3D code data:
______

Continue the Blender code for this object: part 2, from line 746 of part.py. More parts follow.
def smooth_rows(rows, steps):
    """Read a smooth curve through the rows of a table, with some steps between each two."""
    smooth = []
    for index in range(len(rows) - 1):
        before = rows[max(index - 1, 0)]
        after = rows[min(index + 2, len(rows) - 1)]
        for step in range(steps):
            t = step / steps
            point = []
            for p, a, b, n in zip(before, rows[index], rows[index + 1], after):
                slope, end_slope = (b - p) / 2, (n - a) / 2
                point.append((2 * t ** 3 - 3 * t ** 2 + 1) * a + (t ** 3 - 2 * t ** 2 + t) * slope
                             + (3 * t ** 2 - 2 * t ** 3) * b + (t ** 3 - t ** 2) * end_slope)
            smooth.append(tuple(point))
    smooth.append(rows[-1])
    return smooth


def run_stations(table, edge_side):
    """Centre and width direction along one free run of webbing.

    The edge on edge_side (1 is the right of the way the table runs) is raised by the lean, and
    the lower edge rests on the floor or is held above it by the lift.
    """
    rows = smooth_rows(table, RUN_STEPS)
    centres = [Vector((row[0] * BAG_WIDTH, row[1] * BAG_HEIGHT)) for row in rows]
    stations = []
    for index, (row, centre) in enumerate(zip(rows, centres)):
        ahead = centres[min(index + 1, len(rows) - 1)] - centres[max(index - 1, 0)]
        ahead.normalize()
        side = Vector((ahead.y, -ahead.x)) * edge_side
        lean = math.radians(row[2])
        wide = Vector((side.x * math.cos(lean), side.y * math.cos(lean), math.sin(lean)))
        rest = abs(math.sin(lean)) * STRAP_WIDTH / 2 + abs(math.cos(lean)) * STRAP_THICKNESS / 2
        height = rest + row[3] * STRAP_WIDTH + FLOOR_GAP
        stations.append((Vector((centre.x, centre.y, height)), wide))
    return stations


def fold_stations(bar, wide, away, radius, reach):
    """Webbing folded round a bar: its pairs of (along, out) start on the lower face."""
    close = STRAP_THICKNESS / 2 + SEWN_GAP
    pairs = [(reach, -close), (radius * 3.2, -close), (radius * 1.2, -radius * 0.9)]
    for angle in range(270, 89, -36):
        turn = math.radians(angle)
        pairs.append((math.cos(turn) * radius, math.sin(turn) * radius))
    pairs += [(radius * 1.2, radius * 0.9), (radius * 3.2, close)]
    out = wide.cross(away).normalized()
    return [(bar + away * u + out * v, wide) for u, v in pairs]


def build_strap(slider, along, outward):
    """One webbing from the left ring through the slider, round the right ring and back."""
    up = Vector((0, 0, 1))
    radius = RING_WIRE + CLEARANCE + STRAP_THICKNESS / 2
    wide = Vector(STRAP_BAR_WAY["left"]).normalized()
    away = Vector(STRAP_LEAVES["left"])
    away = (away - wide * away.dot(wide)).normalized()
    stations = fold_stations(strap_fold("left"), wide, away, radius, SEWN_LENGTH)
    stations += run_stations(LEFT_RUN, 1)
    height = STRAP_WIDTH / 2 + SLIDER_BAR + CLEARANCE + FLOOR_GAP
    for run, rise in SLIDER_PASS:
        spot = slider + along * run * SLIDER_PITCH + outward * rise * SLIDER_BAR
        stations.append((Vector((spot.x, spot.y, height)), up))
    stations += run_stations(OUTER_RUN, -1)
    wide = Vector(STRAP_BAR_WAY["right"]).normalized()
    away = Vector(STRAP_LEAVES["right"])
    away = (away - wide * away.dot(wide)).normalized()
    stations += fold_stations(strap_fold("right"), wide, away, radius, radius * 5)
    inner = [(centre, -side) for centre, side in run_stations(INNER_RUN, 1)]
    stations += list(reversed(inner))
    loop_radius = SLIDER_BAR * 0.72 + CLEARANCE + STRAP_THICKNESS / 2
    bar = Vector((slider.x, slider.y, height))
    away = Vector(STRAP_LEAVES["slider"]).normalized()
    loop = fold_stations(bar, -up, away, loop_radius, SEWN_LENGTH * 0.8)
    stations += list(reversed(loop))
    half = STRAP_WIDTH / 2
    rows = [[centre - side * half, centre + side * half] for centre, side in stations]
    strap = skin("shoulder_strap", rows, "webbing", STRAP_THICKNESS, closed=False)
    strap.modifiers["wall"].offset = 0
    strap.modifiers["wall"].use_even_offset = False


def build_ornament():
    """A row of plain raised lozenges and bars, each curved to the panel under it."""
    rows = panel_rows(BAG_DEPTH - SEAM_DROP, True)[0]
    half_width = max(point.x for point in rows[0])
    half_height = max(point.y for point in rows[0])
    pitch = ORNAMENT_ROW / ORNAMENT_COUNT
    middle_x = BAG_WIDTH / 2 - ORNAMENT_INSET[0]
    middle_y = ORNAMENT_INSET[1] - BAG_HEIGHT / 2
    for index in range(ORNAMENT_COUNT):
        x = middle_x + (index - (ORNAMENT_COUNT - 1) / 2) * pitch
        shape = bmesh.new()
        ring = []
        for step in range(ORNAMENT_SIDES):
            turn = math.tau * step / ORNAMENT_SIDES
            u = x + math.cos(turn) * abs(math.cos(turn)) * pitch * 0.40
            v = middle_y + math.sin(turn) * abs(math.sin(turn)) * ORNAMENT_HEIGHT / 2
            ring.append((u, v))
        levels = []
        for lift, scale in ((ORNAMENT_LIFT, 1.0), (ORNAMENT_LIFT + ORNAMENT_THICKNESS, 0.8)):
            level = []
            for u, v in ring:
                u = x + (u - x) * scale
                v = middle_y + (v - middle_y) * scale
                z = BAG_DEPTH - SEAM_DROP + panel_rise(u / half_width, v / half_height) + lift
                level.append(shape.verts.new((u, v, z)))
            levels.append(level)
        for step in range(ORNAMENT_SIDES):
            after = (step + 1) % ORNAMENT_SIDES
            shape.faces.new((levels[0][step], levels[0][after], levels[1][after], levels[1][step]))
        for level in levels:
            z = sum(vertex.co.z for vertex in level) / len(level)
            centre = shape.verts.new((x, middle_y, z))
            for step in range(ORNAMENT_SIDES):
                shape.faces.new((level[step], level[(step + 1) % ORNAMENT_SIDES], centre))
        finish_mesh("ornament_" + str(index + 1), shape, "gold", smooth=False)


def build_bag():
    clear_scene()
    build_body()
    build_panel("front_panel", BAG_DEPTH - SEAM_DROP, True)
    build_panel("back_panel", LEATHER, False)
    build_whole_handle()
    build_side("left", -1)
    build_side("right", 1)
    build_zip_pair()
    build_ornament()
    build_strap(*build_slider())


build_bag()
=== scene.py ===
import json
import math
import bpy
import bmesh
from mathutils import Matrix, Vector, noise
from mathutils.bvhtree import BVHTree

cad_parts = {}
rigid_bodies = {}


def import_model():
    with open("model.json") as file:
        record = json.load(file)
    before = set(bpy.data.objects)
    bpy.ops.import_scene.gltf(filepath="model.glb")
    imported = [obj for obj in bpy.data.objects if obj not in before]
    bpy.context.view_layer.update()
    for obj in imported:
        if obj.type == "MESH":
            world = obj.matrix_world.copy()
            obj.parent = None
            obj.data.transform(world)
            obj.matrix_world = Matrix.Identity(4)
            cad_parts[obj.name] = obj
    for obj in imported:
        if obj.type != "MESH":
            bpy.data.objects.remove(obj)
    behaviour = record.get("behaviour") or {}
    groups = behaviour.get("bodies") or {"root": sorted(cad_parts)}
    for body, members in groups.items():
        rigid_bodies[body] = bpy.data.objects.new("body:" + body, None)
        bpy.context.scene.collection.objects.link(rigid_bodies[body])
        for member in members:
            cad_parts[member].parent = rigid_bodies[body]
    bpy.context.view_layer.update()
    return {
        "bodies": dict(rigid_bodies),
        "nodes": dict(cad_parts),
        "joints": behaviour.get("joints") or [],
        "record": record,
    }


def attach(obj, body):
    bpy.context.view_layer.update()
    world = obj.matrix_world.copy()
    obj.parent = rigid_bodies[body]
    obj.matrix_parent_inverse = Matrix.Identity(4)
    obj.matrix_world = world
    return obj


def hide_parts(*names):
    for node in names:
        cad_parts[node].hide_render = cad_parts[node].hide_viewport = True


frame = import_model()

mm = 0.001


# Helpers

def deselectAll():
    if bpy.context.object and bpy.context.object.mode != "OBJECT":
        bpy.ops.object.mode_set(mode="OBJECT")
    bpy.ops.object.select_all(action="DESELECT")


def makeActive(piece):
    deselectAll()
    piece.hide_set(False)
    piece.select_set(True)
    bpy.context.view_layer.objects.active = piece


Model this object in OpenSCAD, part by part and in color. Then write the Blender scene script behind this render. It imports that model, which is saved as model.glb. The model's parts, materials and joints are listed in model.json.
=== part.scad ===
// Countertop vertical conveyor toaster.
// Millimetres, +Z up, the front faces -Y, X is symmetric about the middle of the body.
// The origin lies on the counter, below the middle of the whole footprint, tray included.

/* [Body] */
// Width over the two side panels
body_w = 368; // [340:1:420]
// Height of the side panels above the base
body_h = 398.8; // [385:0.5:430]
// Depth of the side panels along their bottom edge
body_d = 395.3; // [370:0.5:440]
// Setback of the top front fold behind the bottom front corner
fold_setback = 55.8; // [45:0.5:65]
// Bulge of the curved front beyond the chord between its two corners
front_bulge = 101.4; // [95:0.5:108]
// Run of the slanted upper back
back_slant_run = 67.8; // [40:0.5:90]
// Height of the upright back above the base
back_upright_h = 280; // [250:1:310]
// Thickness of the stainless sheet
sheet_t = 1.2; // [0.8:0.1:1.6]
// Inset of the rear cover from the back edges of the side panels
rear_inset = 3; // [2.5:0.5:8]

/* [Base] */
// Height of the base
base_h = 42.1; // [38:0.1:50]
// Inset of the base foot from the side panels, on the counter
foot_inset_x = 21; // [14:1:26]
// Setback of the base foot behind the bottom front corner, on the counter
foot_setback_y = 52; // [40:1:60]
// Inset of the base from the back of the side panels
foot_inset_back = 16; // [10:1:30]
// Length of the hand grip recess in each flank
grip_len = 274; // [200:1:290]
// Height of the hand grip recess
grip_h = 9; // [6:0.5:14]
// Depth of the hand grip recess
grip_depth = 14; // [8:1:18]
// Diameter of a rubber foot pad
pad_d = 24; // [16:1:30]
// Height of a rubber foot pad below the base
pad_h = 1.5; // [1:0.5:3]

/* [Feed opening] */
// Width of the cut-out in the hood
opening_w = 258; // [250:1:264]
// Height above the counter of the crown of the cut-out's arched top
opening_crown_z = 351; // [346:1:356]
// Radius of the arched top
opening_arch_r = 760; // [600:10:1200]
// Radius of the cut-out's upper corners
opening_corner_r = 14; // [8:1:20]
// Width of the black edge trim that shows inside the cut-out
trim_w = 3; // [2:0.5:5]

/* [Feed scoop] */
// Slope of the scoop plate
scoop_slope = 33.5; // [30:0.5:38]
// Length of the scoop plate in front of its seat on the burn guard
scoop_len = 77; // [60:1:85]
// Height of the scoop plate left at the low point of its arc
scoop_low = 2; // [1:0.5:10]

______

Requirements: Lines from the beginning of the data above through the line containing "run of webbing." are to be returned exactly, and no others.

Solved exercise:
Continue the Blender code for this object: part 2, from line 746 of part.py. More parts follow.
def smooth_rows(rows, steps):
    """Read a smooth curve through the rows of a table, with some steps between each two."""
    smooth = []
    for index in range(len(rows) - 1):
        before = rows[max(index - 1, 0)]
        after = rows[min(index + 2, len(rows) - 1)]
        for step in range(steps):
            t = step / steps
            point = []
            for p, a, b, n in zip(before, rows[index], rows[index + 1], after):
                slope, end_slope = (b - p) / 2, (n - a) / 2
                point.append((2 * t ** 3 - 3 * t ** 2 + 1) * a + (t ** 3 - 2 * t ** 2 + t) * slope
                             + (3 * t ** 2 - 2 * t ** 3) * b + (t ** 3 - t ** 2) * end_slope)
            smooth.append(tuple(point))
    smooth.append(rows[-1])
    return smooth


def run_stations(table, edge_side):
    """Centre and width direction along one free run of webbing.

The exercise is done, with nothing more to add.